PENGHAPUSAN ambang batas parlemen apakah perlu atau tidak mendapat tanggapan dari pakar Ilmu Politik dan Pemerintahan Universitas Gadjah Mada (UGM), Alfath Bagus Panuntun.
Menurutnya ada dua aspek utama terkait ambang batas parlemen itu yaitu inklusivitas demokrasi dan efektivitas pemerintahan.
Alfath menambahkan bagi yang pro penghapusa ambang batas karena selama ini partai-partai kecil tidak mencapai ambang batas 4% dan tidak terwakili di parlemen.
“Kalau dihitung-hitung, suara yang terbuang dari partai-partai kecil itu bisa mencapai belasan persen,” katanya, Rabu (5/2).
Di sisi lain, Alfath juga memahami alasan beberapa pihak di DPR RI menolak penghapusan ambang batas parlemen.
Menurutnya, semakin banyak partai yang masuk ke parlemen, semakin sulit mengelola kepentingan politik yang beragam. Hal ini dapat berdampak pada efektivitas kerja DPR.
“Jumlah partai yang lebih banyak akan menambah beban terkait fraksi, pembagian tugas, dan efektivitas kinerja DPR itu sendiri,” jelasnya.
Dikatakan, angka 4% dalam ambang batas bukanlah angka yang muncul begitu saja.
Melainkan hasil kompromi antara inklusivitas demokrasi dan efektivitas pemerintahan.
Menurutnya ambang batas ini hanya 3,5%, lalu dinaikkan menjadi 4% pada revisi Undang-Undang Pemilu tahun 2017.

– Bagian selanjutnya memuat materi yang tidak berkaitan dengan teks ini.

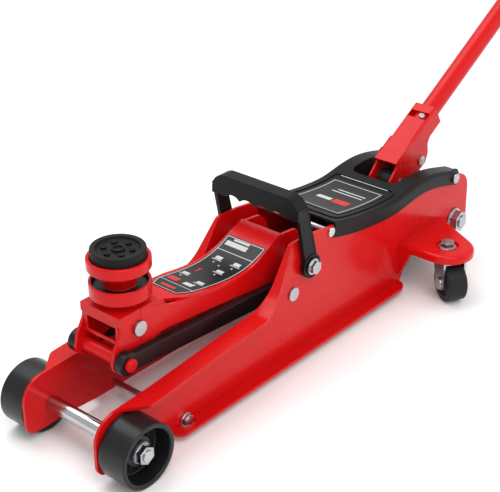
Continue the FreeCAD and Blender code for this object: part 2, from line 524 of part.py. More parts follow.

Angka ini bertujuan untuk menyeimbangkan antara keterwakilan politik dan stabilitas pemerintahan.
Lebih lanjut ia mengemukakan mempertahankan bahkan meningkatkan ambang batas parlemen bisa menjadi solusi untuk memperjelas ideologi partai politik.
“Dengan ambang batas yang lebih tinggi, partai-partai politik harus memiliki ideologi dan program jelas,” kata Alfath.
“Kalau tidak, akan sulit menentukan apa yang membedakan satu partai dengan partai lainnya,” lanjutnya.
Ambang batas parlemen tidak dipermasalahkan
Di sisi lain, tambah Alfath masyarakat sebenarnya tidak terlalu mempermasalahkan ada atau tidaknya ambang batas tersebut.
“Yang penting adalah fungsi-fungsi DPR berjalan dengan baik, tidak kedap terhadap kritik, dan benar-benar bekerja untuk rakyat,” katanya.
Ia menekankan bahwa efektivitas kerja DPR harus menjadi prioritas utama.
Dengan jumlah partai yang lebih sedikit dan lebih terstruktur, proses legislasi dan pengawasan terhadap kebijakan pemerintah bisa berjalan lebih baik.
“Jangan sampai karena ingin mengakomodasi semua kelompok, malah justru yang terlayani adalah kepentingan politisi, bukan rakyat,” tegasnya.
Alfath menegaskan bahwa setiap kebijakan pasti memiliki sisi positif dan negatif.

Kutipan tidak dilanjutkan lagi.